Python code (v3.12):

import sys

def stripLFwoCR_file(file_path):
    # Read the entire file contents
    with open(file_path, 'r', encoding='utf-8') as file:
        input_data = file.read()

    # Initialize output
    output_data = []

    # Iterate input content 1 character at a time
    # Replace line feed characters '\n' not preceded by carriage return characters '\r' with ';'
    i = 0
    while i < len(input_data):
        if input_data[i] == '\n':
            # If previous character is not '\r' then replace '\n' with ';'
            if i == 0 or input_data[i-1] != '\r':
                output_data.append(';')
            # Skip this '\n'
        else:
            output_data.append(input_data[i])
        i += 1

    # Write the modified content back to the file, overwriting it
    with open(file_path, 'w', encoding='utf-8') as file:
        file.write(''.join(output_data))

if __name__ == "__main__":
    args = sys.argv
    # args[0] = current file
    # args[1] = function name
    # args[2:] = function args : (*unpacked)
    globals()[args[1]](*args[2:])

The problem encountered is that the script replaces all LF AND all CRLF in the file with ';'.

Sample showing original document (LF without CR) Lines 10-14 are part of the same record. Lines 16-21 are one record.

Update: I need to read the manual! Since 3.x, Python has an option to ignore or use a different the auto-replace for newline. My original code also has a logic error in the while loop.

I ended up using this because it required less re-writes to the rest of my code. I did test the answer from @JRiggles and marked it as the solution (cleaner, less code):

import sys

def stripLFwoCR_file(file_path):
    # Read the entire file contents
    with open(file_path, 'r', encoding='utf-8', newline='\r\n') as file:
        input_data = file.read()

    # Initialize output
    output_data = []

    # Iterate input content 1 character at a time
    # Replace line feed characters '\n' not preceded by carriage return characters '\r' with ';'
    i = 0
    while i < len(input_data):
        if input_data[i] == '\n':
            # If previous character is not '\r' then replace '\n' with ';'
            if i == 0 or input_data[i-1] != '\r':
                # Skip this '\n' and replace
                output_data.append(';')
            else:
                output_data.append(input_data[i])
        else:
            output_data.append(input_data[i])
        i += 1

    # Write the modified content back to the file, overwriting it
    with open(file_path, 'w', encoding='utf-8', newline='\n') as file:
        file.write(''.join(output_data))

if __name__ == "__main__":
    args = sys.argv
    # args[0] = current file
    # args[1] = function name
    # args[2:] = function args : (*unpacked)
    globals()[args[1]](*args[2:])

Solution

  • This sounds like a job for re.sub. The pattern (?<!\r)\n will match any LF characters \n which aren't preceded by a carriage return (CR) \r.

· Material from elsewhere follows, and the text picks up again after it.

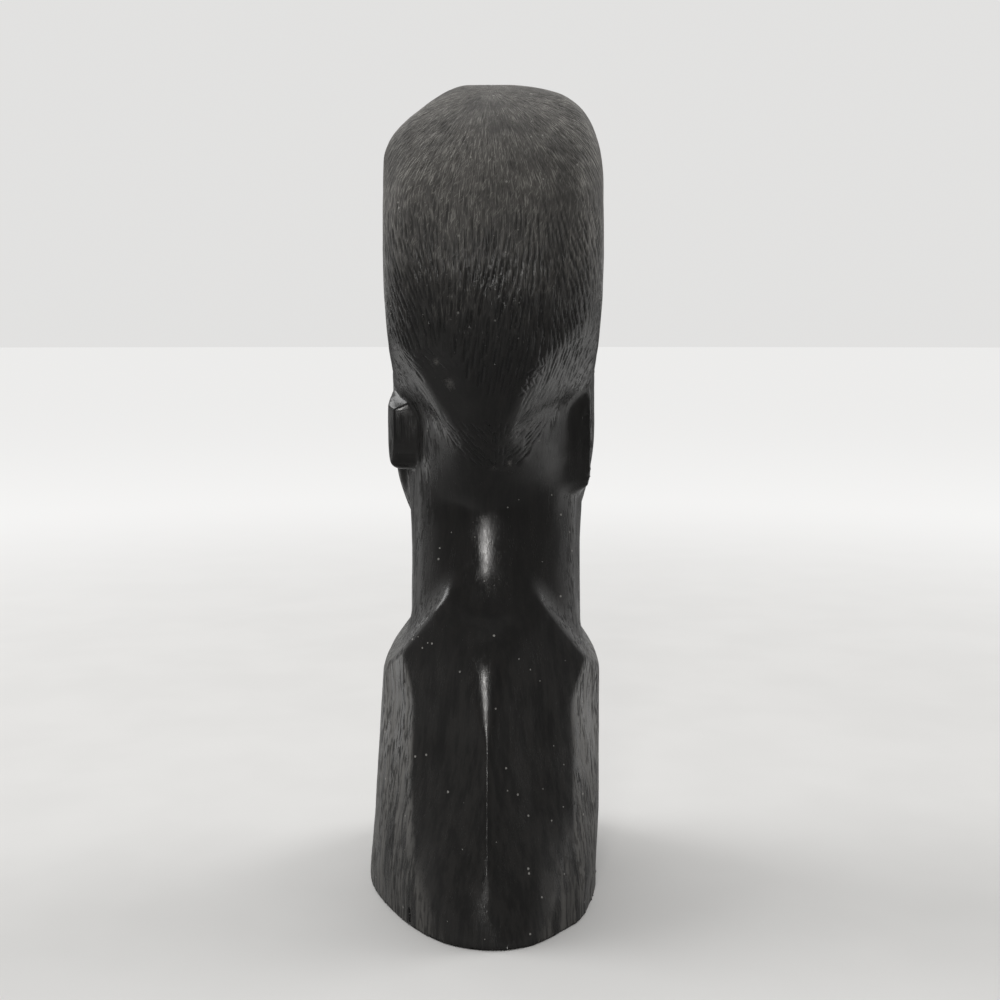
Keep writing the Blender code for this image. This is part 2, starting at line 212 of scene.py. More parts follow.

    Here's a sample file, sample data.txt (screenshot showing line endings)

    enter image description here

    To avoid any line ending conversions, open the file in binary read mode 'rb'

    import re
    
    
    pattern = b'(?<!\r)\n'  # match any \n not preceded by \r
    
    with open(r'<path to>\sample data.txt', 'rb') as file:
        data = file.read()
        print('Pre-substitution: ', data)
        # replace any matches with a semicolon ';'
        result = re.sub(pattern, b';', data)
        print('Post-substitution: ', result)
    

    This prints:

    Pre-substitution:  b'this line ends with CRLF\r\nthis line ends with LF\nthis line ends with CRLF\r\nthis line ends with LF\nthis line ends with CRLF\r\n'
    Post-substitution:  b'this line ends with CRLF\r\nthis line ends with LF;this line ends with CRLF\r\nthis line ends with LF;this line ends with CRLF\r\n'
    

    It's worth mentioning that consecutive \ns will all be substituted, so \n\n\n becomes ;;; and \r\n\n becomes r\n;.

    Note also that the pattern string and substitution value are both bytestrings (b'<str>') - if you don't do this, you'll get a TypeError!